Angemessenheitsprüfung nur für Mitglieder einer „Bedarfsgemeinschaft“
Hierzu wird auf den Artikel „SGB II - der Begriff ‚Bedarfsgemeinschaft’“ vom 12. Februar 2017 verwiesen. Die dort vertretene Rechtsauffassung des Autors wurde inzwischen
bestätigt durch die Entscheidung BSG, Urteil vom 25. April 2018, Az.: B
14 AS 14/17 R.
Unter Hinweis auf die schon ältere Entscheidung BSG, Urteil
vom 18. Februar 2010, Az.: B 14 AS 73/08 R hat jetzt das BSG in seiner
Entscheidung BSG, Urteil vom 25. April 2018, Az.: B 14 AS 14/17 R endgültig
klargestellt, daß die KdU-Angemessenheitsprüfung nur gegenüber den Mitgliedern
der „Bedarfsgemeinschaft“ zu erfolgen hat.
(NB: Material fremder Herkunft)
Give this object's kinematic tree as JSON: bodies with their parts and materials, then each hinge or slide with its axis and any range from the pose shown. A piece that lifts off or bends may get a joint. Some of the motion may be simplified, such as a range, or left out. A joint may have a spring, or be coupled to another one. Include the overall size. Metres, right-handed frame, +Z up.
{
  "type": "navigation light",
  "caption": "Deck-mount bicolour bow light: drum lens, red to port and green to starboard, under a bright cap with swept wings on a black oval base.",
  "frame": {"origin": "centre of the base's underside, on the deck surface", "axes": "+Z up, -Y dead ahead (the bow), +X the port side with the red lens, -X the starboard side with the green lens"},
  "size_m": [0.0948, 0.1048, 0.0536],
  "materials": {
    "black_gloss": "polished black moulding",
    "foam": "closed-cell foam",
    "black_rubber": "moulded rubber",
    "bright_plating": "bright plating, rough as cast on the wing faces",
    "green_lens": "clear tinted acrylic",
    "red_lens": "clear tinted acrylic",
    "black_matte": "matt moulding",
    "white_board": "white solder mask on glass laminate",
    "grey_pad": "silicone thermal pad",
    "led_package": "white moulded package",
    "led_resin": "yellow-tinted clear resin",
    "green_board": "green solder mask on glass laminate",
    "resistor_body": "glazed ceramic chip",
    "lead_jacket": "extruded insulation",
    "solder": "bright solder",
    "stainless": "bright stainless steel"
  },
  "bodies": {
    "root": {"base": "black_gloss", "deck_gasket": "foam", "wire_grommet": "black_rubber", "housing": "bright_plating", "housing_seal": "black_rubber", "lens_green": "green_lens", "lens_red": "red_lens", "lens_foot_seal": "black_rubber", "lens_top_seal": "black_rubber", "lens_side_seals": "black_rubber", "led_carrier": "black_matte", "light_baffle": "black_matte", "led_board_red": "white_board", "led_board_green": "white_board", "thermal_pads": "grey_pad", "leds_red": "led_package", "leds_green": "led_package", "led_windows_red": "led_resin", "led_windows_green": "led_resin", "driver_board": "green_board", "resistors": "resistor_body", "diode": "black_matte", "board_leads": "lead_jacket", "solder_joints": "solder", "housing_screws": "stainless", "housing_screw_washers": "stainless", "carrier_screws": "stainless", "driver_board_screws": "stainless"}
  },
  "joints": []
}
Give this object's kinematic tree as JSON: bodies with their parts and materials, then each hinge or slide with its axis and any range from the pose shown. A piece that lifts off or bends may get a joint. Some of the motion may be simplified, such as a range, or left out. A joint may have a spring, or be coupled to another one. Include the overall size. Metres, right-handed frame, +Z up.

Zwar war auch schon die Entscheidung BSG, Az.: B 14 AS 73/08
R, Rdnr. 23 eigentlich eindeutig:
„Abzustellen
ist bei der Bestimmung der angemessenen Wohnungsgröße nicht auf die Zahl der
Familienmitglieder, die eine Wohnung gemeinsam nutzen, sondern allein auf die
Zahl der Mitglieder der Bedarfsgemeinschaft. Der Senat hat bereits entschieden,
dass die Frage der Angemessenheit der Kosten der Unterkunft stets nur im
Hinblick auf den Hilfebedürftigen nach dem SGB II und den mit ihm in einer
Bedarfsgemeinschaft lebenden Personen beantwortet werden kann (...). Nur für
diesen Personenkreis ergeben sich durch dieses Kriterium Begrenzungen.“
Aber weder die Grundsicherungsträger noch die Sozialgerichte
erster und zweiter Instanz haben sich hieran gehalten.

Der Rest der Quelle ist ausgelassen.